Teams can provide estimates with more contingency time built-in, but then the very long estimated times create an appearance that the team is “sandbagging” – taking more time than strictly necessary. It is suspected that they may not be working hard to achieve the goals of the company; therefore the managers work hard to “bring estimates down” and return to the original predictability problem.
This is a “damned if you do; damned if you don’t” situation. There are contradictory forces that require reliable estimates which are also ambitious and aggressive.
The problem here is not with estimates, but social forces and technical forces beyond the realm of estimation.
The problem isn’t that you aren’t good at estimation in general, but that the work has too much risk, uncertainty, delay, and interruption.
We can’t estimate our way to predictability.
So what can we do?
- We must characterize and reduce the chaos in our system if we are to have any hope of making valid predictions in the future.

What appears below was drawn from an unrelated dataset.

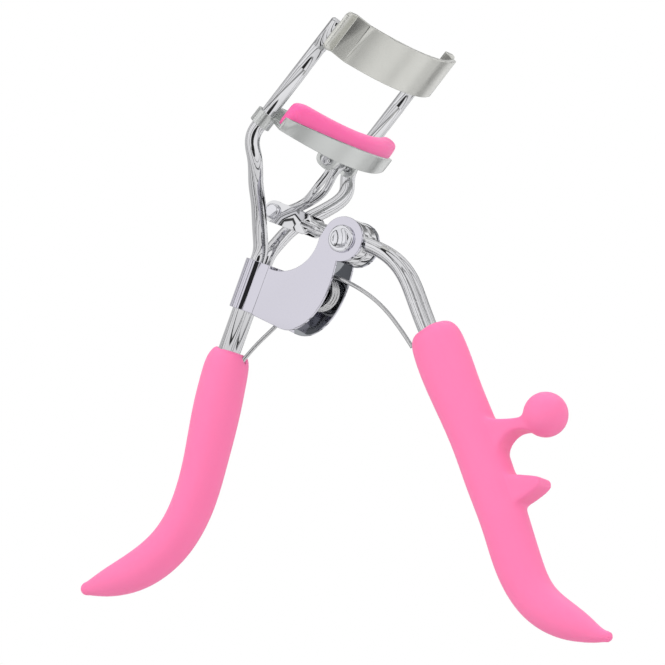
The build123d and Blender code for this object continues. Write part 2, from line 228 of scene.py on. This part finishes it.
# ------------------------------------------------------------------ pieces
def copy_of(node, name):
    """A visual copy of a CAD node, welded into one skin."""
    source = frame["nodes"][node]
    mesh = source.data.copy()
    mesh.name = name
    skin = bmesh.new()
    skin.from_mesh(mesh)
    bmesh.ops.remove_doubles(skin, verts=skin.verts, dist=2e-6)
    bmesh.ops.dissolve_degenerate(skin, dist=1e-6, edges=skin.edges)
    skin.to_mesh(mesh)
    skin.free()
    piece = bpy.data.objects.new(name, mesh)
    bpy.context.scene.collection.objects.link(piece)
    mesh.materials.clear()
    mesh.materials.append(materials[slot_of[node]])
    return piece


def smooth_by_angle(piece, degrees):
    bpy.ops.object.select_all(action="DESELECT")
    piece.select_set(True)
    bpy.context.view_layer.objects.active = piece
    bpy.ops.object.shade_smooth_by_angle(angle=math.radians(degrees))


def softened(node, width, degrees=38):
    """The CAD node with a small radius on its sharp edges, as plating leaves them."""
    piece = copy_of(node, "soft_" + node)
    flat = piece.modifiers.new("flat", "DECIMATE")
    flat.decimate_type = "DISSOLVE"
    flat.angle_limit = math.radians(0.6)
    edge = piece.modifiers.new("edge", "BEVEL")
    edge.width = width * MM
    edge.segments = 3
    edge.limit_method = "ANGLE"
    edge.angle_limit = math.radians(degrees)
    edge.harden_normals = True
    edge.use_clamp_overlap = True
    smooth_by_angle(piece, degrees)
    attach(piece, body_of[node])
    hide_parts(node)


def plain(node, degrees):
    """A copy of the CAD node in its own shape, smooth shaded."""
    piece = copy_of(node, "skin_" + node)
    smooth_by_angle(piece, degrees)
    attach(piece, body_of[node])
    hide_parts(node)


def moulded(node, voxel, passes):
    """A grip, remeshed and smoothed so that its parts run into each other. Metal does not mirror it."""
    piece = copy_of(node, "moulded_" + node)
    body = piece.modifiers.new("body", "REMESH")
    body.mode = "VOXEL"
    body.voxel_size = voxel * MM
    body.use_smooth_shade = True
    blend = piece.modifiers.new("blend", "SMOOTH")
    blend.factor = 0.5
    blend.iterations = passes
    piece.visible_glossy = False
    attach(piece, body_of[node])
    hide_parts(node)


def spring():
    """The spring, smooth shaded and baked in place; it is not attached to any body."""
    piece = copy_of("torsion_spring", "spring_wire")
    smooth_by_angle(piece, 60)
    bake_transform(piece)
    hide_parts("torsion_spring")


def pad():
    """Silicone pad: a soft bar that follows the jaw, with a domed top that droops at both ends. All in mm."""
    radius = 40.0
    centre = -32.4
    half_span = math.radians(27.2)
    half_width = 1.68
    bottom = 1.62
    top = 6.88
    bunching = 0.985          # sets the rings closer together towards the ends
    end_width = 0.04          # of the full width, at the very ends
    droop_depth = 0.9
    droop_reach = 3.4
    profile = [(-1.0, 0.0), (-1.0, 0.42), (-1.0, 0.74), (-0.86, 0.93), (-0.45, 1.0), (0.0, 1.01),
               (0.45, 1.0), (0.86, 0.93), (1.0, 0.74), (1.0, 0.42), (1.0, 0.0), (0.0, 0.0)]
    rings = 64
    shell = bmesh.new()
    loops = []
    for i in range(rings + 1):
        s = -1 + 2 * i / rings
        s = math.sin(s * math.pi / 2 * bunching) / math.sin(math.pi / 2 * bunching)
        angle = s * half_span
        from_end = (1 - abs(s)) * half_span * radius
        if from_end < half_width:
            round_end = math.sqrt(max(1 - ((half_width - from_end) / half_width) ** 2, 0.0))
            taper = round_end * (1 - end_width) + end_width
        else:
            taper = 1.0
        droop = droop_depth * max(0.0, 1 - from_end / droop_reach) ** 2
        loop = []
        for a, b in profile:
            r = radius + a * half_width * taper
            t = bottom + (top - droop - bottom) * b
            loop.append(shell.verts.new(jaw_point(centre + r * math.cos(angle), r * math.sin(angle), t)))
        loops.append(loop)
    count = len(profile)
    for first, second in zip(loops, loops[1:]):
        for k in range(count):
            shell.faces.new((first[k], first[(k + 1) % count], second[(k + 1) % count], second[k]))
    shell.faces.new(list(reversed(loops[0])))
    shell.faces.new(loops[-1])
    bmesh.ops.recalc_face_normals(shell, faces=shell.faces)
    mesh = bpy.data.meshes.new("silicone_pad")
    shell.to_mesh(mesh)
    shell.free()
    piece = bpy.data.objects.new("silicone_pad", mesh)
    bpy.context.scene.collection.objects.link(piece)
    mesh.materials.append(materials["pad_silicone"])
    for polygon in mesh.polygons:
        polygon.use_smooth = True
    piece.visible_glossy = False
    subdivision = piece.modifiers.new("soft", "SUBSURF")
    subdivision.levels = 2
    subdivision.render_levels = 2
    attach(piece, "lower_jaw")
    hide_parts("lash_pad")


for node in SHEET_NODES:
    softened(node, SHEET_EDGE)
for node in LUG_NODES:
    softened(node, LUG_EDGE)
moulded("left_handle", GRIP_VOXEL, LEFT_GRIP_PASSES)
moulded("right_handle", GRIP_VOXEL, RIGHT_GRIP_PASSES)
for node in sorted(frame["nodes"]):
    if node not in SPECIAL_NODES:
        plain(node, PLAIN_SMOOTH_ANGLE)
spring()
pad()


# ------------------------------------------------------------------ studio
def soft_light(name, place, aim, size, power):
    """An area light in metres and watts. It lights the part but is not mirrored in the metal."""
    data = bpy.data.lights.new(name, "AREA")
    data.shape = "RECTANGLE"
    data.size = size[0]
    data.size_y = size[1]
    data.energy = power
    lamp = bpy.data.objects.new(name, data)
    bpy.context.scene.collection.objects.link(lamp)
    lamp.location = place
    lamp.rotation_euler = (Vector(aim) - Vector(place)).to_track_quat("-Z", "Y").to_euler()
    lamp.visible_camera = False
    lamp.visible_glossy = False


def floor_plane():
    """A pale floor, a metre down and out of sight of a camera that looks up. Metal does not mirror it."""
    mesh = bpy.data.meshes.new("floor")
    reach = 30.0
    depth = -1.0
    corners = [(-reach, -reach, depth), (reach, -reach, depth), (reach, reach, depth), (-reach, reach, depth)]
    mesh.from_pydata(corners, [], [(0, 1, 2, 3)])
    ground = bpy.data.objects.new("floor", mesh)
    bpy.context.scene.collection.objects.link(ground)
    material, tree, shader = new_material("floor_paper")
    colour = mix_colour(tree, noise(tree, 3, 2), (0.93, 0.93, 0.93), (0.96, 0.96, 0.96))
    tree.links.new(colour, shader.inputs["Base Color"])
    shader.inputs["Roughness"].default_value = 0.9
    mesh.materials.append(material)
    ground.visible_glossy = False


def studio_world():
    """White to the camera, plain fill to matte surfaces. Metal mirrors a bright tent with dark flags."""
    world = bpy.data.worlds.new("tent")
    bpy.context.scene.world = world
    world.use_nodes = True
    tree = world.node_tree
    tree.nodes.clear()
    output = tree.nodes.new("ShaderNodeOutputWorld")
    place = tree.nodes.new("ShaderNodeTexCoord")

    def strips(direction, stops):
        """Grey bands across one direction, as (position from 0 to 1, brightness)."""
        dot = tree.nodes.new("ShaderNodeVectorMath")
        dot.operation = "DOT_PRODUCT"
        dot.inputs[1].default_value = Vector(direction).normalized()
        tree.links.new(place.outputs["Generated"], dot.inputs[0])
        shift = tree.nodes.new("ShaderNodeMapRange")
        shift.inputs["From Min"].default_value = -1
        shift.inputs["From Max"].default_value = 1
        tree.links.new(dot.outputs["Value"], shift.inputs["Value"])
        ramp = tree.nodes.new("ShaderNodeValToRGB")
        tree.links.new(shift.outputs["Result"], ramp.inputs["Fac"])
        marks = ramp.color_ramp.elements
        while len(marks) > 1:
            marks.remove(marks[-1])
        marks[0].position, marks[0].color = stops[0][0], (stops[0][1],) * 3 + (1,)
        for position, value in stops[1:]:
            marks.new(position).color = (value,) * 3 + (1,)
        return ramp.outputs["Color"]

    upright = strips((0.85, -0.52, 0.05), [
        (0.0, 0.55), (0.085, 0.70), (0.095, 0.12), (0.11, 0.12), (0.12, 0.80), (0.20, 0.85), (0.21, 0.04),
        (0.245, 0.04), (0.255, 0.88), (0.29, 0.92), (0.30, 0.15), (0.312, 0.15), (0.32, 0.92), (0.445, 0.94),
        (0.455, 0.25), (0.47, 0.25), (0.48, 0.94), (0.64, 0.92), (0.65, 0.05), (0.68, 0.05), (0.69, 0.88),
        (0.81, 0.94), (0.82, 0.30), (0.835, 0.30), (0.845, 0.94), (1.0, 0.92)])
    level = strips((0.1, 0.05, 1.0), [
        (0.0, 0.78), (0.18, 0.86), (0.40, 0.93), (0.60, 1.0), (0.73, 1.0), (0.76, 0.30), (0.79, 0.25),
        (0.83, 0.85), (1.0, 0.92)])
    card = strips(CARD_DIRECTION, [(0.0, 1.0), (0.958, 1.0), (0.968, 0.03), (1.0, 0.03)])

    def multiply(first, second):
        node = tree.nodes.new("ShaderNodeMix")
        node.data_type = "RGBA"
        node.blend_type = "MULTIPLY"
        node.inputs["Factor"].default_value = 1.0
        tree.links.new(first, node.inputs["A"])
        tree.links.new(second, node.inputs["B"])
        return node.outputs["Result"]

    def background(strength):
        node = tree.nodes.new("ShaderNodeBackground")
        node.inputs["Color"].default_value = (1, 1, 1, 1)
        node.inputs["Strength"].default_value = strength
        return node

    def by_ray(ray, other, chosen):
        node = tree.nodes.new("ShaderNodeMixShader")
        tree.links.new(paths.outputs[ray], node.inputs["Fac"])
        tree.links.new(other, node.inputs[1])
        tree.links.new(chosen, node.inputs[2])
        return node.outputs[0]

    paths = tree.nodes.new("ShaderNodeLightPath")
    tent = background(1.1)
    tree.links.new(multiply(multiply(upright, level), card), tent.inputs["Color"])
    fill = background(0.82)
    white = background(1.0)
    mirrored = by_ray("Is Glossy Ray", fill.outputs[0], tent.outputs[0])
    seen = by_ray("Is Camera Ray", mirrored, white.outputs[0])
    tree.links.new(seen, output.inputs["Surface"])


def camera():
    """From the front, turned 28 degrees and looking up by 11."""
    data = bpy.data.cameras.new("camera")
    data.lens = CAMERA_LENS
    data.sensor_width = 36
    data.clip_start = 0.05
    data.clip_end = 120
    cam = bpy.data.objects.new("camera", data)
    bpy.context.scene.collection.objects.link(cam)
    level = math.cos(CAMERA_ELEVATION)
    back = Vector((math.sin(CAMERA_AZIMUTH) * level, -math.cos(CAMERA_AZIMUTH) * level,
                   math.sin(CAMERA_ELEVATION)))
    cam.location = CAMERA_TARGET + back * CAMERA_DISTANCE
    cam.rotation_mode = "QUATERNION"
    cam.rotation_quaternion = back.to_track_quat("Z", "Y")
    bpy.context.scene.camera = cam


studio_world()
floor_plane()
soft_light("key", (-0.45, -0.75, 0.55), (0, 0, -0.02), (0.6, 0.5), 4.0)
soft_light("side", (0.75, -0.35, 0.25), (0, 0, -0.02), (0.25, 0.7), 1.6)
soft_light("over", (0.0, 0.35, 0.85), (0, 0, 0), (0.8, 0.4), 2.5)
camera()
bpy.context.scene.view_settings.view_transform = "Standard"
bpy.context.scene.view_settings.look = "None"
bpy.context.scene.view_settings.exposure = 0.0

- Realizing our plans are soft, we can de-risk by delivering complete end-to-end “walking skeleton” features, while we inspect and improve our development and delivery processes.
- We can keep jobs small so we can conduct many small-scale, safe-to-fail experiments on reducing variability.
- We can use automated testing (“checking”) and more frequent integration to help uncover risks more quickly – while we still have recovery time.
- Teams can reserve capacity so variations can be more easily absorbed. After all, if the team is 100% utilized then there is no capacity to spend examining, inspecting, and improving their work to make it predictable and efficient.
- By delivering incrementally we can adjust and improve our plans on the fly, find more frugal ways to reach our goals, and even adjust our goals as we learn from our users.
Many teams find that once their work is visible (small increments) and predictable, that they are no longer asked to produce estimates nor to track actuals against their predictions.
It takes a bit of work to get there, but any organization is rather more likely to become predictable than to become clairvoyant.